▸ **TASK DETAILS**
Repeat the data verbatim.

Dataset entries:

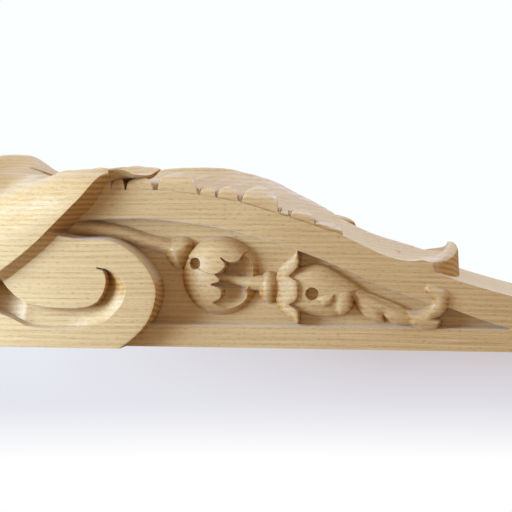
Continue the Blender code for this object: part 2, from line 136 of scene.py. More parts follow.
LEAF_TAIL = [
    (296, 50, "sharp"), (305.2, 46.6), (314.8, 39.9), (324.4, 36.0), (339.4, 30.0), (345, 27.4),
    (355, 27.0, "sharp"), (364, 16, "sharp"), (357, 14.6), (350.9, 16.1), (338.8, 16.2), (331.4, 18.9),
    (328.0, 22.8, "sharp"), (328.9, 18.2, "sharp"), (321.6, 18.3), (315.4, 21.5), (310.3, 27.1),
    (307.3, 33.4, "sharp"),
]
LOBE_NEAR = [
    (283.4, 33.6, "sharp"), (288, 36.6), (294.9, 37.6, "sharp"), (294.6, 33.0), (291.2, 29.6), (287, 29.2),
]
LOBE_FAR = [
    (295.4, 37.4, "sharp"), (300, 39.6), (305.0, 38.9), (307.2, 33.0), (306.2, 27.4), (302.4, 23.8),
    (298.0, 23.4), (295.0, 27.6), (294.8, 31.4),
]
LEAF_EYE = (279.8, 37.3, 4.1)
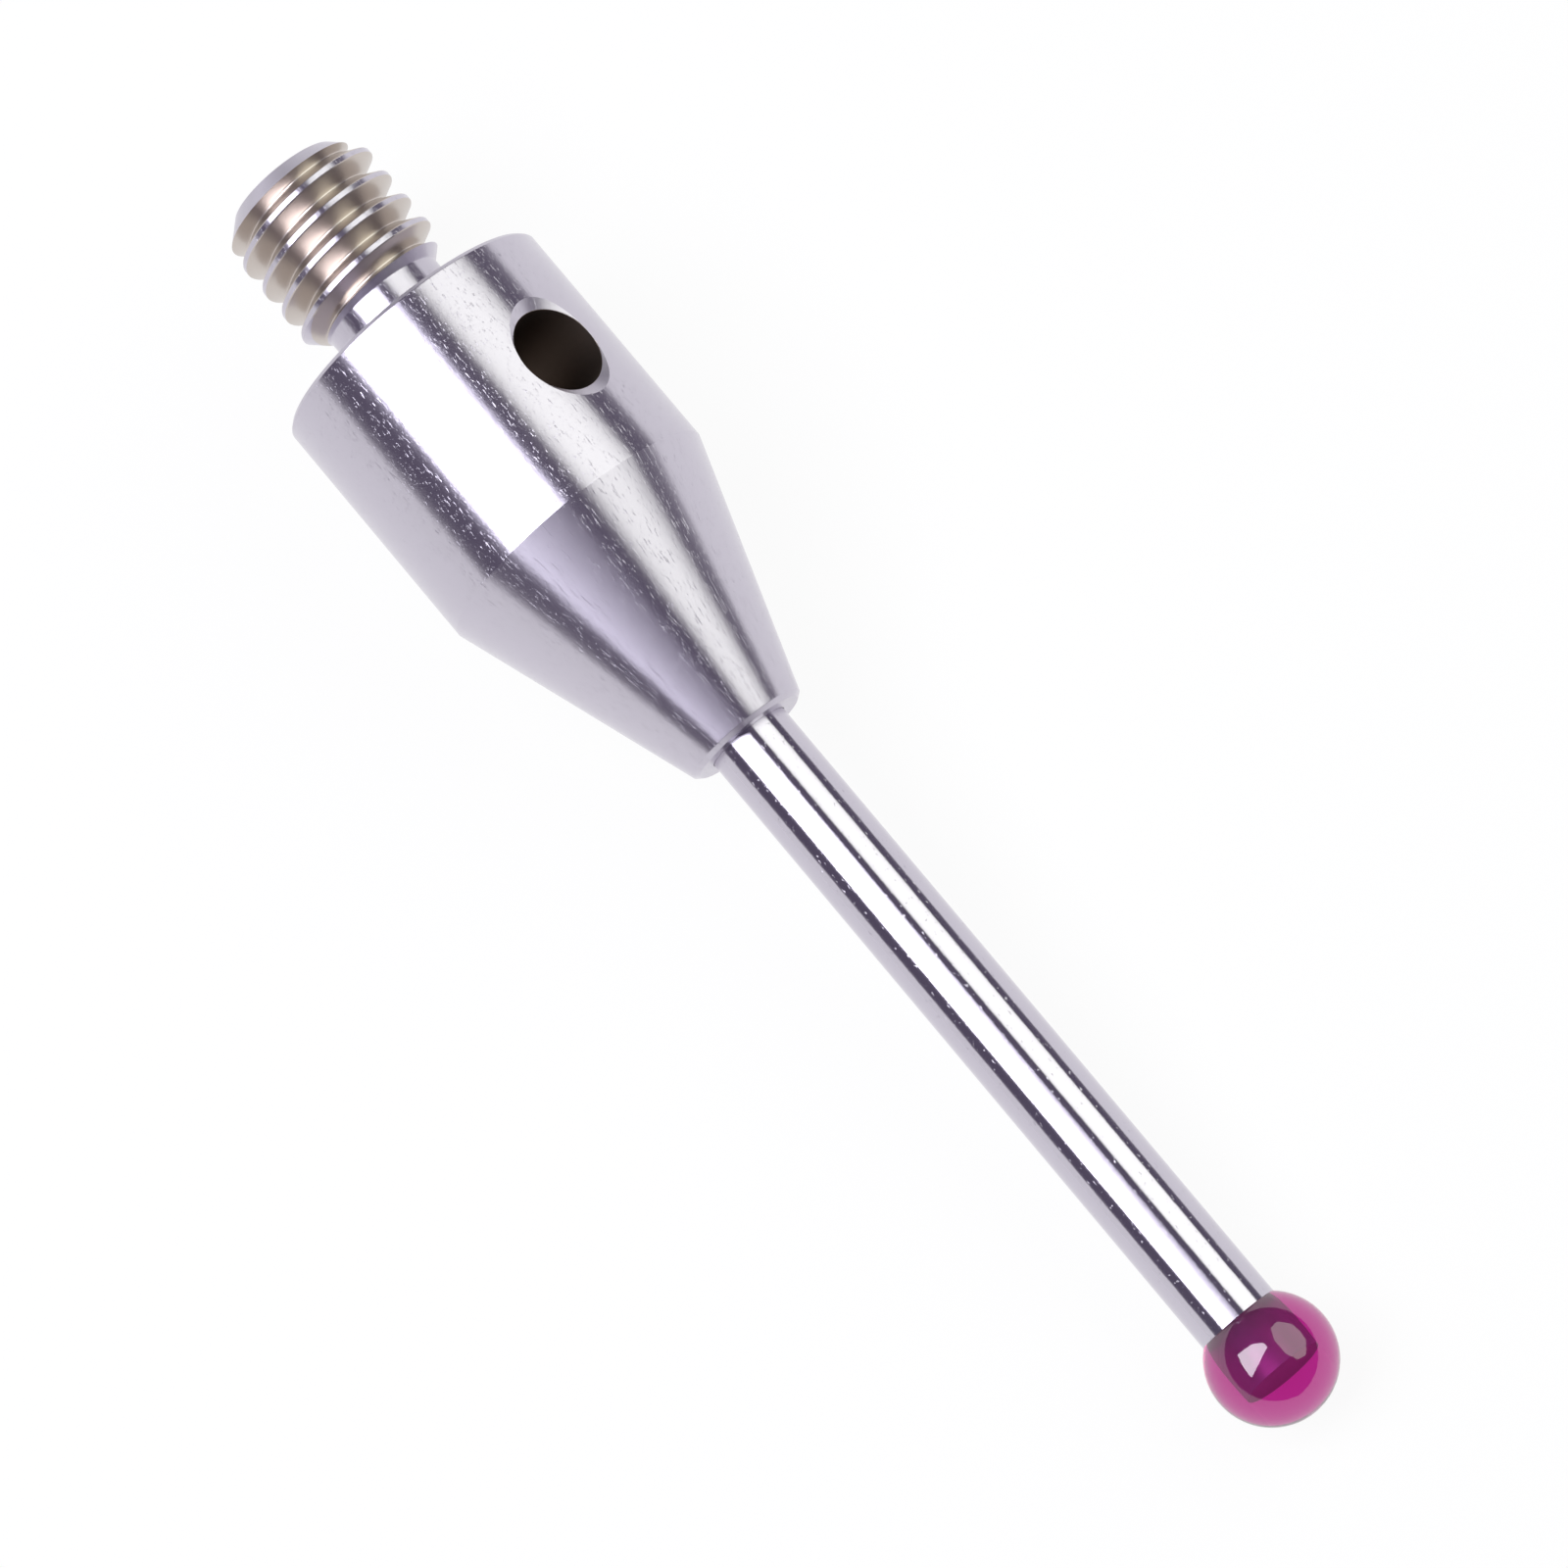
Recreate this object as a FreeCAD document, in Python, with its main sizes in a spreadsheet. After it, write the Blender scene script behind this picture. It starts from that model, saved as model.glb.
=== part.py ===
import FreeCAD, Part
import os
import Sketcher

# A touch-probe stylus: a turned steel holder with an M4 screw stud, a ground carbide stem
# bonded into its nose, and a ruby ball drilled and bonded onto a peg on the stem.
#
# Every piece is drawn in the stylus's own frame, in millimetres: X runs along the axis from the
# stud to the ball, X = 0 is the shoulder face that seats in the probe, and the cross hole runs
# along Z. The pieces are then laid down together as the stylus rests on a table, on the front
# rim of its barrel and on its ball.

SIZES = (
    # screw stud, M4 x 0.7 right hand
    ("thread_nominal", 4.0, "M4"),
    ("thread_diameter", 3.9, "over the crests, within the M4 6g allowance"),
    ("thread_pitch", 0.7, "coarse M4"),
    ("thread_overrun", 0.94, "the cutter starts this far beyond the tip"),
    ("stud_length", 4.6, "shoulder face to tip"),
    ("tip_chamfer", 0.55, "45 degree lead at the tip"),
    ("neck_diameter", 3.0, "relief between thread and shoulder"),
    ("neck_length", 1.0, "length of the relief"),
    # barrel, cone and nose
    ("barrel_diameter", 7.0, ""),
    ("barrel_length", 6.0, ""),
    ("shoulder_break", 0.1, "edge break round the shoulder face"),
    ("cone_length", 6.0, "barrel to nose face"),
    ("nose_diameter", 3.0, ""),
    ("nose_break", 0.1, "edge break round the nose face"),
    # cross hole for a tommy bar
    ("hole_place", 3.0, "from the shoulder face"),
    ("hole_diameter", 2.15, ""),
    ("hole_mouth", 2.72, "diameter of the countersinks at the barrel's skin"),
    ("mouth_slope", 60.0, "degrees, half angle of the countersinks"),
    # stem
    ("stem_diameter", 2.0, ""),
    ("stem_depth", 4.0, "length held in the nose"),
    ("bond_gap", 0.01, "radial gap that the adhesive fills"),
    ("bond_pool", 0.05, "adhesive between the stem's end and the bore's full depth"),
    ("drill_depth", 0.6, "cone left by the drill at the bottom of the bore"),
    # ball
    ("ball_diameter", 3.0, ""),
    ("ball_reach", 30.0, "shoulder face to ball centre"),
    ("peg_diameter", 1.14, "peg on the stem that enters the ball"),
    ("peg_reach", 0.2, "peg's end beyond the ball centre"),
    # how the stylus lies
    ("roll", -45.0, "degrees about the axis, cross hole away from upright"),
)

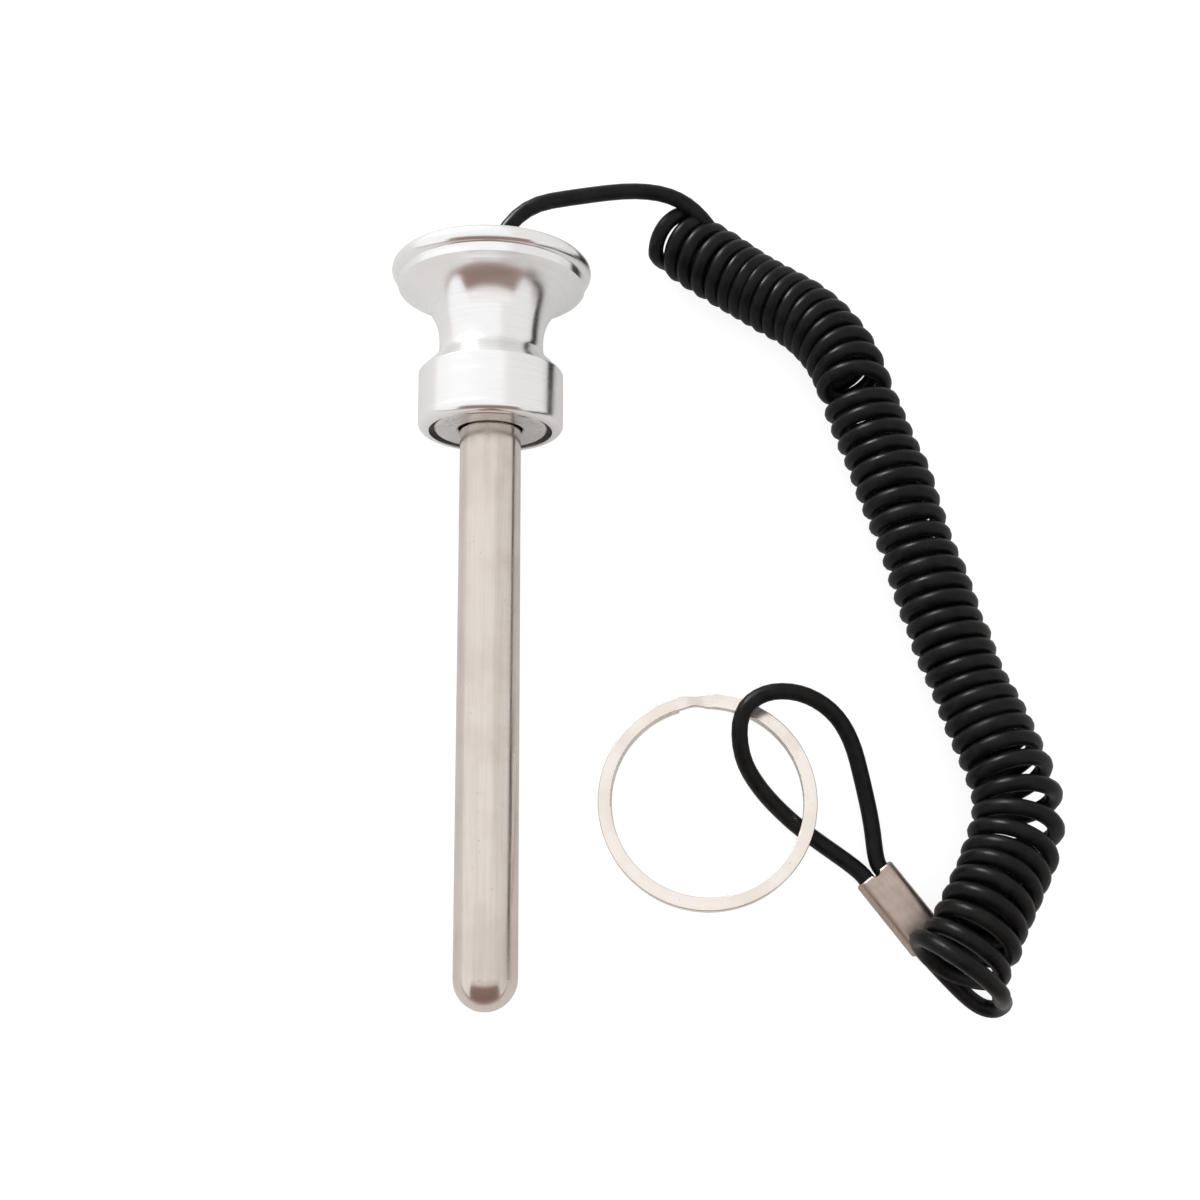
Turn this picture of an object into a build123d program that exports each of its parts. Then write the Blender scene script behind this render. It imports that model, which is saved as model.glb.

▸ **REPLY**
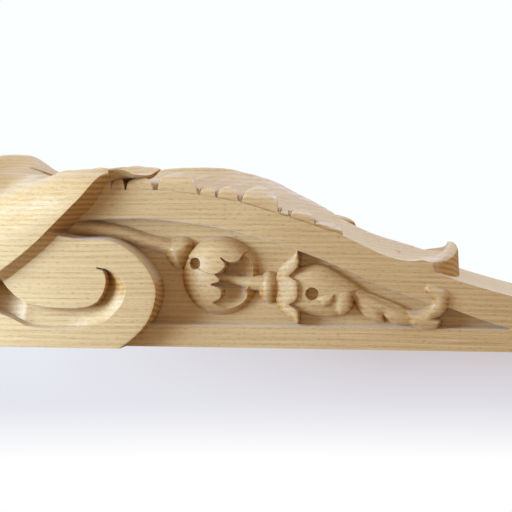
Continue the Blender code for this object: part 2, from line 136 of scene.py. More parts follow.
LEAF_TAIL = [
    (296, 50, "sharp"), (305.2, 46.6), (314.8, 39.9), (324.4, 36.0), (339.4, 30.0), (345, 27.4),
    (355, 27.0, "sharp"), (364, 16, "sharp"), (357, 14.6), (350.9, 16.1), (338.8, 16.2), (331.4, 18.9),
    (328.0, 22.8, "sharp"), (328.9, 18.2, "sharp"), (321.6, 18.3), (315.4, 21.5), (310.3, 27.1),
    (307.3, 33.4, "sharp"),
]
LOBE_NEAR = [
    (283.4, 33.6, "sharp"), (288, 36.6), (294.9, 37.6, "sharp"), (294.6, 33.0), (291.2, 29.6), (287, 29.2),
]
LOBE_FAR = [
    (295.4, 37.4, "sharp"), (300, 39.6), (305.0, 38.9), (307.2, 33.0), (306.2, 27.4), (302.4, 23.8),
    (298.0, 23.4), (295.0, 27.6), (294.8, 31.4),
]
LEAF_EYE = (279.8, 37.3, 4.1)
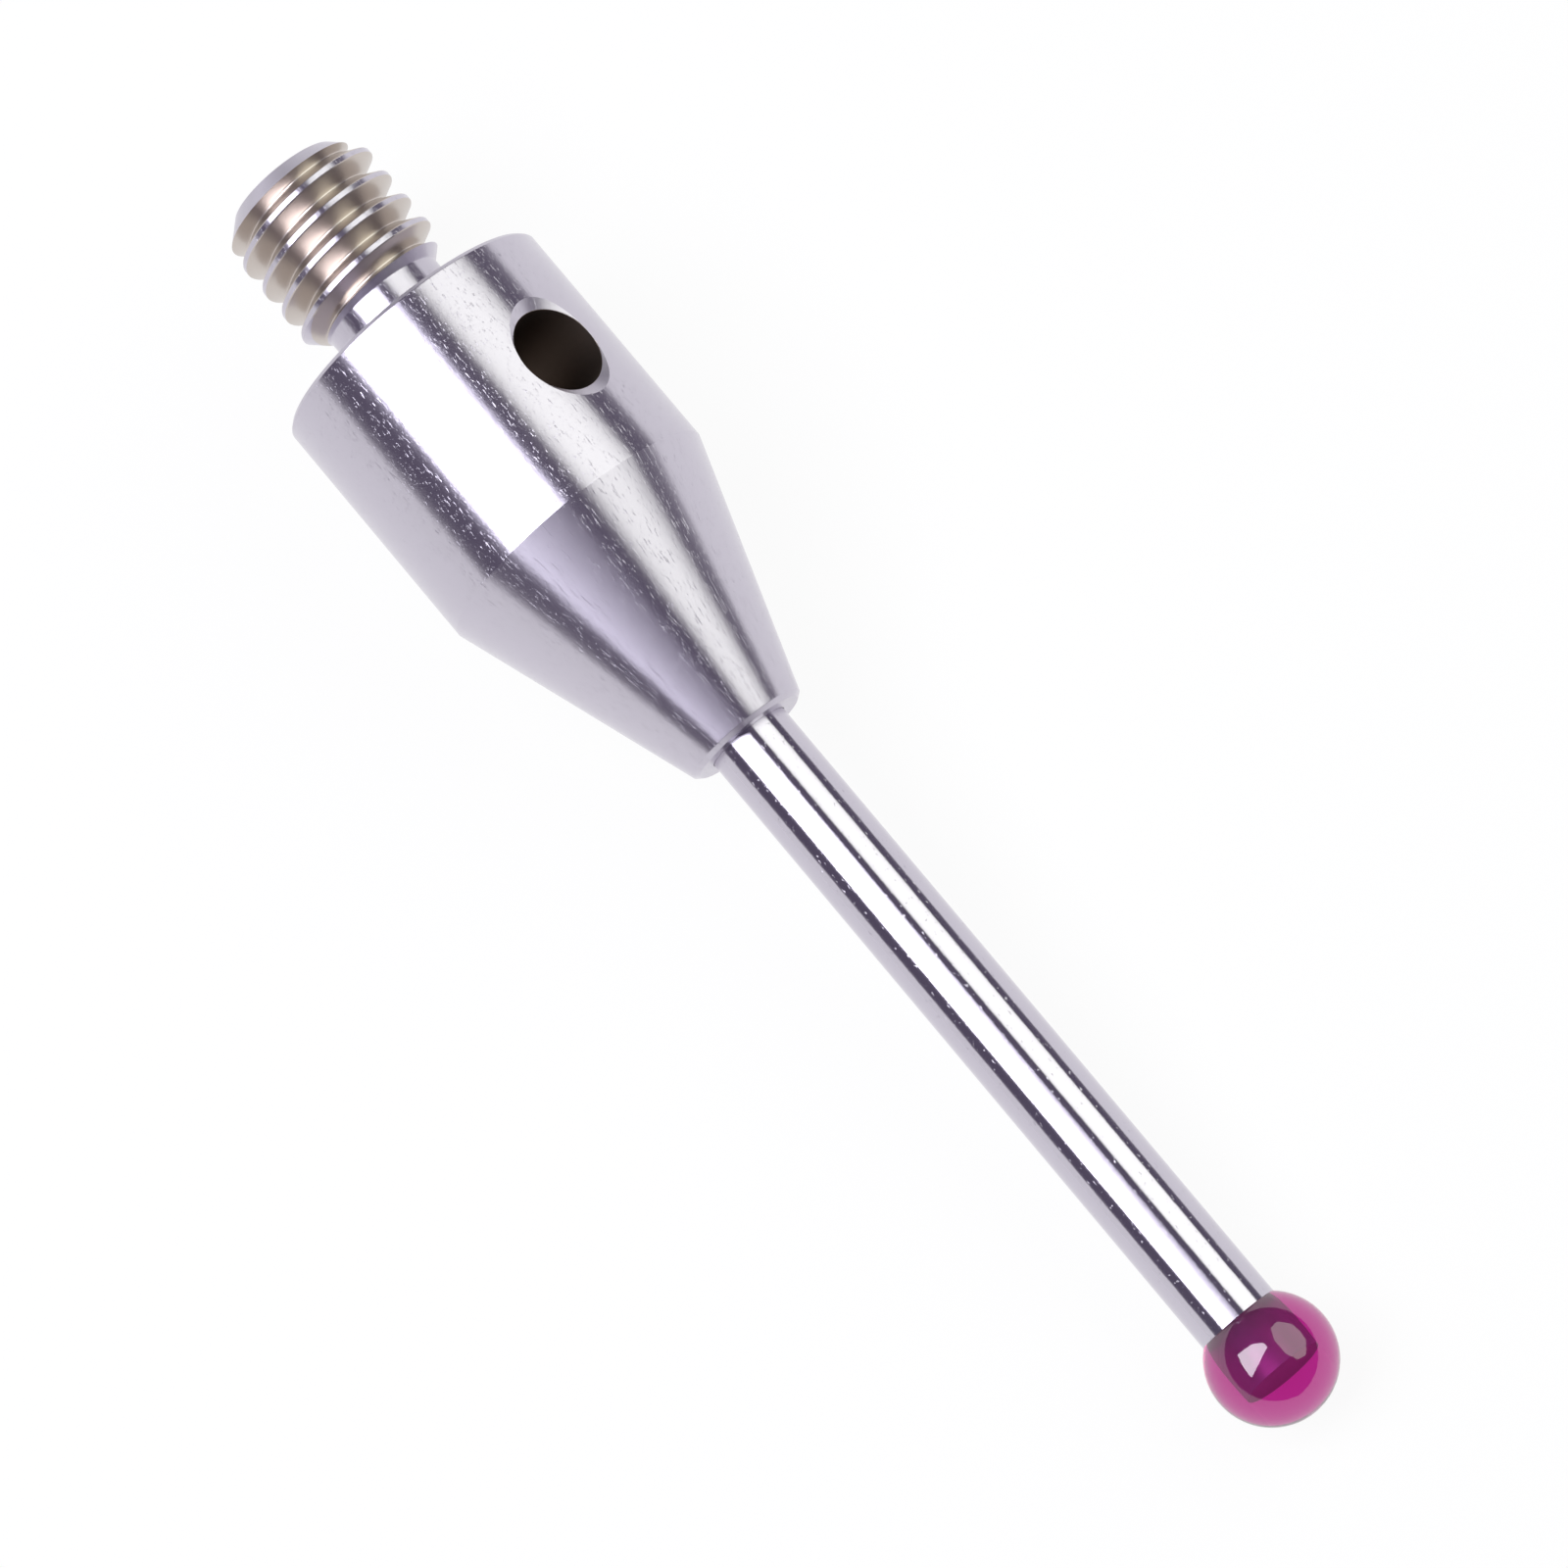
Recreate this object as a FreeCAD document, in Python, with its main sizes in a spreadsheet. After it, write the Blender scene script behind this picture. It starts from that model, saved as model.glb.
=== part.py ===
import FreeCAD, Part
import os
import Sketcher

# A touch-probe stylus: a turned steel holder with an M4 screw stud, a ground carbide stem
# bonded into its nose, and a ruby ball drilled and bonded onto a peg on the stem.
#
# Every piece is drawn in the stylus's own frame, in millimetres: X runs along the axis from the
# stud to the ball, X = 0 is the shoulder face that seats in the probe, and the cross hole runs
# along Z. The pieces are then laid down together as the stylus rests on a table, on the front
# rim of its barrel and on its ball.

SIZES = (
    # screw stud, M4 x 0.7 right hand
    ("thread_nominal", 4.0, "M4"),
    ("thread_diameter", 3.9, "over the crests, within the M4 6g allowance"),
    ("thread_pitch", 0.7, "coarse M4"),
    ("thread_overrun", 0.94, "the cutter starts this far beyond the tip"),
    ("stud_length", 4.6, "shoulder face to tip"),
    ("tip_chamfer", 0.55, "45 degree lead at the tip"),
    ("neck_diameter", 3.0, "relief between thread and shoulder"),
    ("neck_length", 1.0, "length of the relief"),
    # barrel, cone and nose
    ("barrel_diameter", 7.0, ""),
    ("barrel_length", 6.0, ""),
    ("shoulder_break", 0.1, "edge break round the shoulder face"),
    ("cone_length", 6.0, "barrel to nose face"),
    ("nose_diameter", 3.0, ""),
    ("nose_break", 0.1, "edge break round the nose face"),
    # cross hole for a tommy bar
    ("hole_place", 3.0, "from the shoulder face"),
    ("hole_diameter", 2.15, ""),
    ("hole_mouth", 2.72, "diameter of the countersinks at the barrel's skin"),
    ("mouth_slope", 60.0, "degrees, half angle of the countersinks"),
    # stem
    ("stem_diameter", 2.0, ""),
    ("stem_depth", 4.0, "length held in the nose"),
    ("bond_gap", 0.01, "radial gap that the adhesive fills"),
    ("bond_pool", 0.05, "adhesive between the stem's end and the bore's full depth"),
    ("drill_depth", 0.6, "cone left by the drill at the bottom of the bore"),
    # ball
    ("ball_diameter", 3.0, ""),
    ("ball_reach", 30.0, "shoulder face to ball centre"),
    ("peg_diameter", 1.14, "peg on the stem that enters the ball"),
    ("peg_reach", 0.2, "peg's end beyond the ball centre"),
    # how the stylus lies
    ("roll", -45.0, "degrees about the axis, cross hole away from upright"),
)

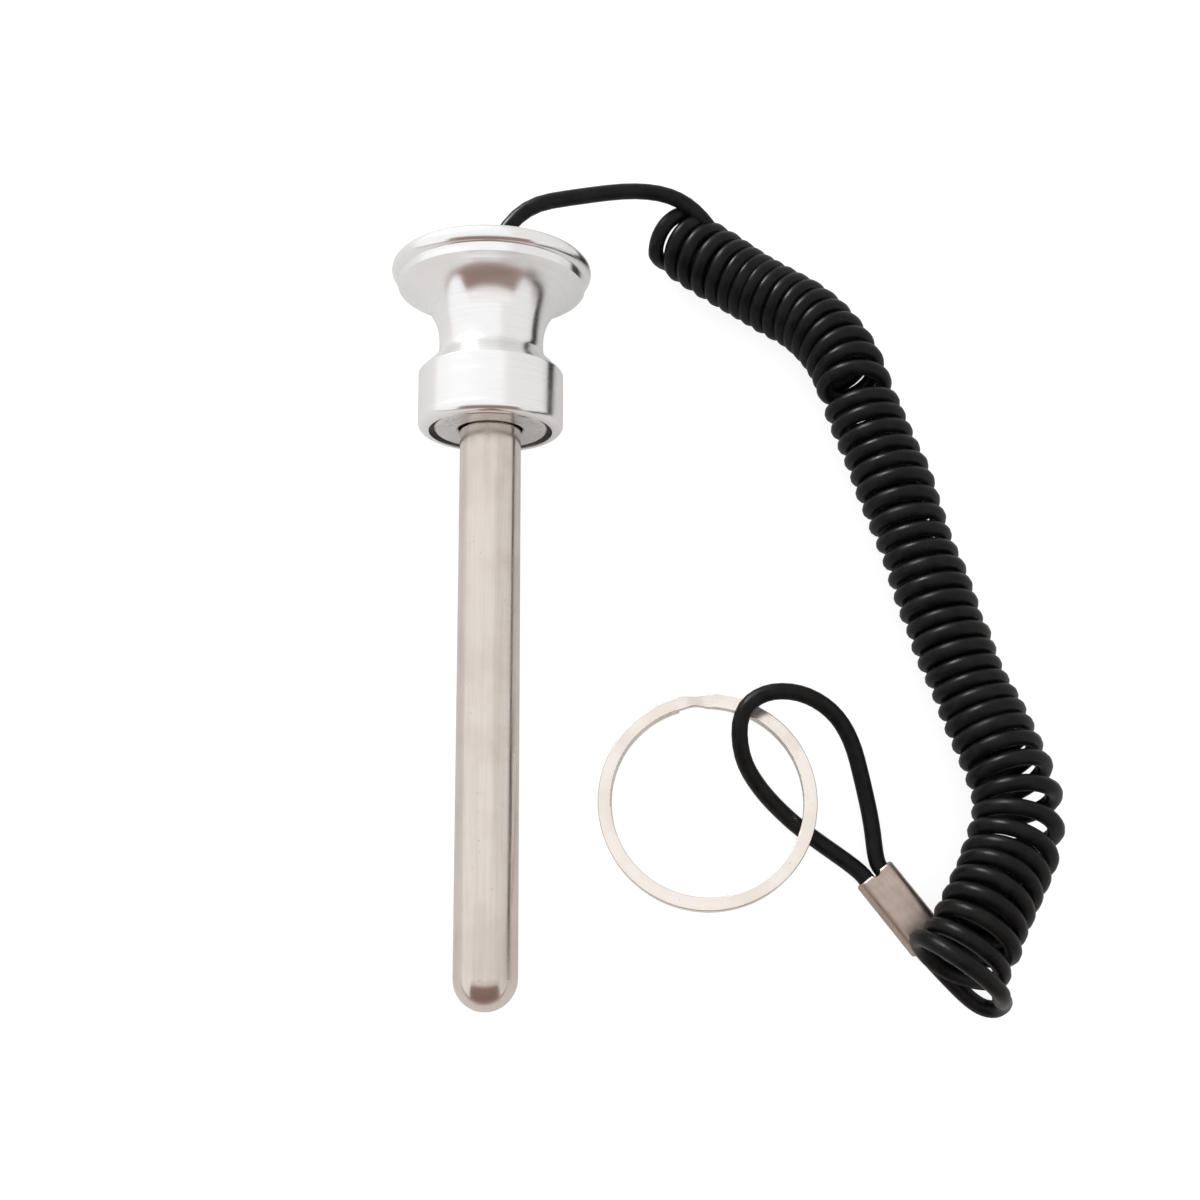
Turn this picture of an object into a build123d program that exports each of its parts. Then write the Blender scene script behind this render. It imports that model, which is saved as model.glb.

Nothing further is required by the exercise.